■ **RAW DATA**

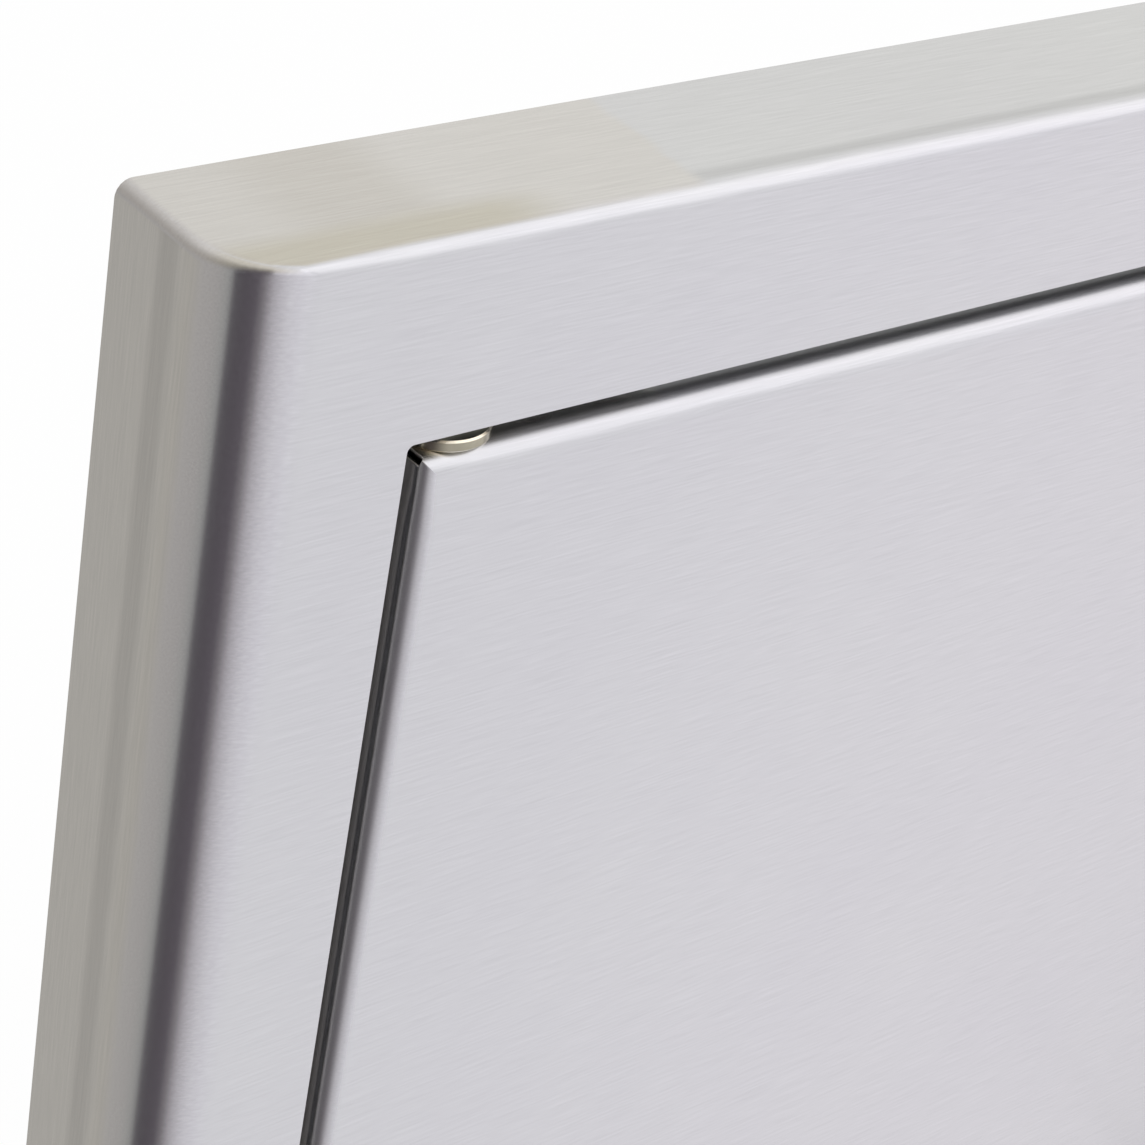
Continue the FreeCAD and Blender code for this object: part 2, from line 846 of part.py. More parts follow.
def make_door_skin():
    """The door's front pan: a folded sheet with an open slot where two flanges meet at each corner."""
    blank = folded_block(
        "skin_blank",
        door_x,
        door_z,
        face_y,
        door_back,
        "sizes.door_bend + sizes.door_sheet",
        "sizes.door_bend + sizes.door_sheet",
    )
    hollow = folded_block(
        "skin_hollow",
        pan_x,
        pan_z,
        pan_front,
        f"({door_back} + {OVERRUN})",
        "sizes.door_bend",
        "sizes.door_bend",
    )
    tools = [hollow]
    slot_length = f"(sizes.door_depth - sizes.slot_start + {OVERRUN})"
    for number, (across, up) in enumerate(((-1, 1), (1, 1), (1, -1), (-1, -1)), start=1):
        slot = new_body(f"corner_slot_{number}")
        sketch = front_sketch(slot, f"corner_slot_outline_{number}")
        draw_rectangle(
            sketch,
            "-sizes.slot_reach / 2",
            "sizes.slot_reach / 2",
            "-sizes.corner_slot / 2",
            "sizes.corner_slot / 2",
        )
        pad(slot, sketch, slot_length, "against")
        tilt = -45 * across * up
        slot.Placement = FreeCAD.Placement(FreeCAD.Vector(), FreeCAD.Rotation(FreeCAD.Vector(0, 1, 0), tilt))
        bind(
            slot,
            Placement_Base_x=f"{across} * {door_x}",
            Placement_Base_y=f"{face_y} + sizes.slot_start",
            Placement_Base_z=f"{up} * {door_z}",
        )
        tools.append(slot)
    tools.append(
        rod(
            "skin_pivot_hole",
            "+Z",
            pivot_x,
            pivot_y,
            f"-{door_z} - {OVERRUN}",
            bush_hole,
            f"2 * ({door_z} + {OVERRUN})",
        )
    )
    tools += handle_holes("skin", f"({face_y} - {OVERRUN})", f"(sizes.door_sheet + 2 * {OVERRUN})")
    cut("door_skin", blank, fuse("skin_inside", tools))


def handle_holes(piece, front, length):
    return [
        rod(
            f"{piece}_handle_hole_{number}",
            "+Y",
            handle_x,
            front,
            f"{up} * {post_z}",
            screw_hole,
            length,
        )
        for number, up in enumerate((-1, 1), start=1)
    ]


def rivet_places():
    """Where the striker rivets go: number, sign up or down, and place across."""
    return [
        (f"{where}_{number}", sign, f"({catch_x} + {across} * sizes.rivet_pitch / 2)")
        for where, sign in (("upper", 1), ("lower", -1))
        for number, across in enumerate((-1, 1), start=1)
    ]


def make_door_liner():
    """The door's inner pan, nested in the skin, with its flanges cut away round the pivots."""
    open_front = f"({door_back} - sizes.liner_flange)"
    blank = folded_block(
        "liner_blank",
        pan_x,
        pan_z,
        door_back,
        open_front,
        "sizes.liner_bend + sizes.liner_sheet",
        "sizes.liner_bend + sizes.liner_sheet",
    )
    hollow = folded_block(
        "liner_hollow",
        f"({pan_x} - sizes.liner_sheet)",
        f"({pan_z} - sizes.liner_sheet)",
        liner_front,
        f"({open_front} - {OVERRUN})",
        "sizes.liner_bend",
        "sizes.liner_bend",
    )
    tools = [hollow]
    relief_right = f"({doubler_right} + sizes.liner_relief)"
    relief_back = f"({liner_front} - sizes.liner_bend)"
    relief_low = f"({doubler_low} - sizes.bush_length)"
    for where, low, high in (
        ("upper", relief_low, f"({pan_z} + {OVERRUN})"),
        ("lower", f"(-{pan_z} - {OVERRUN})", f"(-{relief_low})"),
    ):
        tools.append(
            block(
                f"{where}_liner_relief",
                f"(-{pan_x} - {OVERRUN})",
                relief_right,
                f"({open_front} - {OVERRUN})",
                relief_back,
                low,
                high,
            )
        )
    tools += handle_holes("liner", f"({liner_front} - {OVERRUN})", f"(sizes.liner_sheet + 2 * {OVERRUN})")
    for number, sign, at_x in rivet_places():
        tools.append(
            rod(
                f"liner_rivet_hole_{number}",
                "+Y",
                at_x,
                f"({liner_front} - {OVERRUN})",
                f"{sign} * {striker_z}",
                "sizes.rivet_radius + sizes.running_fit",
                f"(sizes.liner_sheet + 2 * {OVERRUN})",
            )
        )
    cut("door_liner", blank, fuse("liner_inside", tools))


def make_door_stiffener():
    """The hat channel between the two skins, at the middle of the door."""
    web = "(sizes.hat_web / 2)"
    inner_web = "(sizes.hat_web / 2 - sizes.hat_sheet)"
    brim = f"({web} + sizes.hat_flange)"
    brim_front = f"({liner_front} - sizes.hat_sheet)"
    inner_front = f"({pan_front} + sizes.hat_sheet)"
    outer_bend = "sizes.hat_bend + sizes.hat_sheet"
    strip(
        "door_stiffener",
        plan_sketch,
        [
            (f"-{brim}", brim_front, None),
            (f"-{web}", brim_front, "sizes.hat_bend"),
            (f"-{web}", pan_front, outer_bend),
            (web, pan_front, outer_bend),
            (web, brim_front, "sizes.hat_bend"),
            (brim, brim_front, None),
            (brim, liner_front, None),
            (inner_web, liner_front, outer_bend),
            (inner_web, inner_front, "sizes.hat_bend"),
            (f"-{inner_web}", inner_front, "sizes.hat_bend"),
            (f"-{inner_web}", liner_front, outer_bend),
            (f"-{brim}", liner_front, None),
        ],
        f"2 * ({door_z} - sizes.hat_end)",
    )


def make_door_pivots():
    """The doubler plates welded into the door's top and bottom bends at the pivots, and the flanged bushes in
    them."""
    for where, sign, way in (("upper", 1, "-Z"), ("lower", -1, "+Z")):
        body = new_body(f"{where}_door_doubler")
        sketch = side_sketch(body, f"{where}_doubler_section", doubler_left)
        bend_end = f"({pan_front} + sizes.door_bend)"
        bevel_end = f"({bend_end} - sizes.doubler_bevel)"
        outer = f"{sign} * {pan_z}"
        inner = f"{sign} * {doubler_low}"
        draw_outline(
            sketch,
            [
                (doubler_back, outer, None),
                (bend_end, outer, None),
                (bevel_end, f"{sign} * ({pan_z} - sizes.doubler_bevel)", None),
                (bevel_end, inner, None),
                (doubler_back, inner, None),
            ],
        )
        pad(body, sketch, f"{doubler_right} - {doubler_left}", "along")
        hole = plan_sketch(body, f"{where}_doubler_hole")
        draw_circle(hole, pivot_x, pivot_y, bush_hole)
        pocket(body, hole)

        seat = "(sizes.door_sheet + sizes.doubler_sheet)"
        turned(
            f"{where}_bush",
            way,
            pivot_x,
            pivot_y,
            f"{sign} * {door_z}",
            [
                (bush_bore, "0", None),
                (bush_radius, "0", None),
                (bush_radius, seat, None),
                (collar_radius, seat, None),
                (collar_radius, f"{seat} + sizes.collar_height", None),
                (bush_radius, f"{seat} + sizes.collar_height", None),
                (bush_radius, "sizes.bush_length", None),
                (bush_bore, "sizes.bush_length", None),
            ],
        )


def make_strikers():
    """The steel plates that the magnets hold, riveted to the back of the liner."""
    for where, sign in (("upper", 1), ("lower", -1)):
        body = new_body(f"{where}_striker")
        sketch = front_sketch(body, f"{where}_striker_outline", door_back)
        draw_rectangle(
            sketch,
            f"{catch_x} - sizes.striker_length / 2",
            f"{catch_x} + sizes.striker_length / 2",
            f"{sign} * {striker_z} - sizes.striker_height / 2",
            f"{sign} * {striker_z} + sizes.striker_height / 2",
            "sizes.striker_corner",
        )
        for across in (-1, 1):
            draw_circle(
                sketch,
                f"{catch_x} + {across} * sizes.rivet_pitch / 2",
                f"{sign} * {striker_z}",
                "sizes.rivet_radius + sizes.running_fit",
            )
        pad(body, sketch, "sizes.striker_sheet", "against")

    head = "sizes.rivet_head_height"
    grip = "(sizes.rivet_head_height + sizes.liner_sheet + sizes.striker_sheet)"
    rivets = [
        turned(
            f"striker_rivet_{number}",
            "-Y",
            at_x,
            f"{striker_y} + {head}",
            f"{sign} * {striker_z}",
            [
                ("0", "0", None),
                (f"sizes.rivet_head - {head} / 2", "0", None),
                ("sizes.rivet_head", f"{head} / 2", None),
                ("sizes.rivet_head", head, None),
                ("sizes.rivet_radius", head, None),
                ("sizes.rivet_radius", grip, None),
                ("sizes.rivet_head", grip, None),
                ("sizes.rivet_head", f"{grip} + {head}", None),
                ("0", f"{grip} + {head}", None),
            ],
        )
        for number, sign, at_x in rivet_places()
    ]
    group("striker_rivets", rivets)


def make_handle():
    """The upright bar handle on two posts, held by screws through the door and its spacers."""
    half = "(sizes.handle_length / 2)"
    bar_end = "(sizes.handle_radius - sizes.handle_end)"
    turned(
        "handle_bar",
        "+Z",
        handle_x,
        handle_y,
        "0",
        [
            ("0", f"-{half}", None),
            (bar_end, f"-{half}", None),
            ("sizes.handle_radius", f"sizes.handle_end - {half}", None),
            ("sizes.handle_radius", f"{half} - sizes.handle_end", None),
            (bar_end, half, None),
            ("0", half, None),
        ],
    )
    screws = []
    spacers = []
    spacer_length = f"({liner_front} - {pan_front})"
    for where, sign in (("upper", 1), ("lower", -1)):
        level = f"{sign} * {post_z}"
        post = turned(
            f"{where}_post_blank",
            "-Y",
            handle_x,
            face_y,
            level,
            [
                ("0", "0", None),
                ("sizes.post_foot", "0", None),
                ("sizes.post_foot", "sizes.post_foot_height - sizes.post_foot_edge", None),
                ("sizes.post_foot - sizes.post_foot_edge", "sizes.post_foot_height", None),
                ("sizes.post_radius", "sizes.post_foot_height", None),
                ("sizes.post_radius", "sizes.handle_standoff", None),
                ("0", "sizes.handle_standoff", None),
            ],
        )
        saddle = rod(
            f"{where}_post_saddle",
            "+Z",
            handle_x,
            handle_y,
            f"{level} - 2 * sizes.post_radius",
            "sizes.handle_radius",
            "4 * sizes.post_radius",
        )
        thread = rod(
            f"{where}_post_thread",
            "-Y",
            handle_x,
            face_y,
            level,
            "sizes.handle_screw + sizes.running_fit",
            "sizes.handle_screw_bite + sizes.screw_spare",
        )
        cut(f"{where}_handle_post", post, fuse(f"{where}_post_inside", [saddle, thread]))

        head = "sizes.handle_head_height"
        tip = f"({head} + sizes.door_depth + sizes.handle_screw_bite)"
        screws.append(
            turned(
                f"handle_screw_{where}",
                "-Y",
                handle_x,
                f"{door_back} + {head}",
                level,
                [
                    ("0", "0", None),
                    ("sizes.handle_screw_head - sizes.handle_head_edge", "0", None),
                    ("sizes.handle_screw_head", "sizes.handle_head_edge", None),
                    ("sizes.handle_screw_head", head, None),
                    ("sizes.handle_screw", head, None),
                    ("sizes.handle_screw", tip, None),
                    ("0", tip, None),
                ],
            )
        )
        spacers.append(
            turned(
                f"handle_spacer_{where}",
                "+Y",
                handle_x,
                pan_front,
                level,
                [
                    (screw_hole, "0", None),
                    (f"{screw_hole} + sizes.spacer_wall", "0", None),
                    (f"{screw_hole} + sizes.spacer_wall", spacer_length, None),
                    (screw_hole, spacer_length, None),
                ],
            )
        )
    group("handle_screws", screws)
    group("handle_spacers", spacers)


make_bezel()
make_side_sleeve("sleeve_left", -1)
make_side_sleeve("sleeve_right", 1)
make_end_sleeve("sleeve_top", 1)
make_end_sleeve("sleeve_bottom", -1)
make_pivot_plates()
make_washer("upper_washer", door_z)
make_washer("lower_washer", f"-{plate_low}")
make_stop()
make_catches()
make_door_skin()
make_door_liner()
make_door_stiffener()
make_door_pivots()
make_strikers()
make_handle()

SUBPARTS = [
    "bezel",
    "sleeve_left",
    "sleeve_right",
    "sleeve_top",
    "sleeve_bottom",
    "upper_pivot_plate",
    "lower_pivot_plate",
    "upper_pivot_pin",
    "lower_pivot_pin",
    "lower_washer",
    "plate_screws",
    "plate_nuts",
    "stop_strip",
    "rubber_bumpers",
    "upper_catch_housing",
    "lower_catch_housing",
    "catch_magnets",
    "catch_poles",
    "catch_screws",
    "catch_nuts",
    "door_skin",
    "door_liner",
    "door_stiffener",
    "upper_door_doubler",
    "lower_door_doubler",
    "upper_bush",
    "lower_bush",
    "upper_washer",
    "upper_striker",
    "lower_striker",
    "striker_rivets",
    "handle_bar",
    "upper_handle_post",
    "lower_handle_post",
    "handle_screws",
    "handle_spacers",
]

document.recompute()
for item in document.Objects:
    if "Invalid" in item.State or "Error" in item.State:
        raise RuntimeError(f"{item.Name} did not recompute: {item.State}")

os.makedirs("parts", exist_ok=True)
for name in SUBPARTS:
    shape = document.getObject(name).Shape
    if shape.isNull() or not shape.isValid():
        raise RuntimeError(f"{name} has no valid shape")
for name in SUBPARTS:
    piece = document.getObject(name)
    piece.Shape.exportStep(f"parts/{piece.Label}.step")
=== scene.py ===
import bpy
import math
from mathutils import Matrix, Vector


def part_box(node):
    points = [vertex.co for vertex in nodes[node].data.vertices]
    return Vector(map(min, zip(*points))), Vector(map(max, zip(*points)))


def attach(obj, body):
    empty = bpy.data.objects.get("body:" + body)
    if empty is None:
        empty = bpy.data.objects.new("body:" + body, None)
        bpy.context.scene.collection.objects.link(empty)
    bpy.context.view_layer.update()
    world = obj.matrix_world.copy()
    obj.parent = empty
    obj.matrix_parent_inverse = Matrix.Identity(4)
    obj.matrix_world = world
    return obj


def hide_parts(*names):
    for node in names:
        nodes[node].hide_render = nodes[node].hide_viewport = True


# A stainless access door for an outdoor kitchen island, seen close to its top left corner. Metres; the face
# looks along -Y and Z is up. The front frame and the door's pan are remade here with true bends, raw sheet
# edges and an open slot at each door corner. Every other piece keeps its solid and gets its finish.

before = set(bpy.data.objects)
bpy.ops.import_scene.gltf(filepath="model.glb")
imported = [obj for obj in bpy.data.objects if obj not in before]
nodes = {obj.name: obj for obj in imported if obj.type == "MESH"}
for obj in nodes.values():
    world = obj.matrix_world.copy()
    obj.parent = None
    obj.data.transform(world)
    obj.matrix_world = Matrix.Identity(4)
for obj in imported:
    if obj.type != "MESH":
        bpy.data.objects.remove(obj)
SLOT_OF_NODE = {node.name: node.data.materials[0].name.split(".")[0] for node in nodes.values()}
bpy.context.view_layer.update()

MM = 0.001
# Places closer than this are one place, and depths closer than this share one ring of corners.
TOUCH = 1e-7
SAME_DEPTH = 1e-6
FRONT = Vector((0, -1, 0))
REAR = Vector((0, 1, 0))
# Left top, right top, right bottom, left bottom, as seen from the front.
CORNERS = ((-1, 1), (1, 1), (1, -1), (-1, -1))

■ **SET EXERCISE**
Extract the lines from the line with "if shape.isNull() or" through the line with "obj.parent = empty". Keep both of those lines, copy everything exactly, and add nothing.

■ **RESULT FOR THIS TASK**
    if shape.isNull() or not shape.isValid():
        raise RuntimeError(f"{name} has no valid shape")
for name in SUBPARTS:
    piece = document.getObject(name)
    piece.Shape.exportStep(f"parts/{piece.Label}.step")
=== scene.py ===
import bpy
import math
from mathutils import Matrix, Vector


def part_box(node):
    points = [vertex.co for vertex in nodes[node].data.vertices]
    return Vector(map(min, zip(*points))), Vector(map(max, zip(*points)))


def attach(obj, body):
    empty = bpy.data.objects.get("body:" + body)
    if empty is None:
        empty = bpy.data.objects.new("body:" + body, None)
        bpy.context.scene.collection.objects.link(empty)
    bpy.context.view_layer.update()
    world = obj.matrix_world.copy()
    obj.parent = empty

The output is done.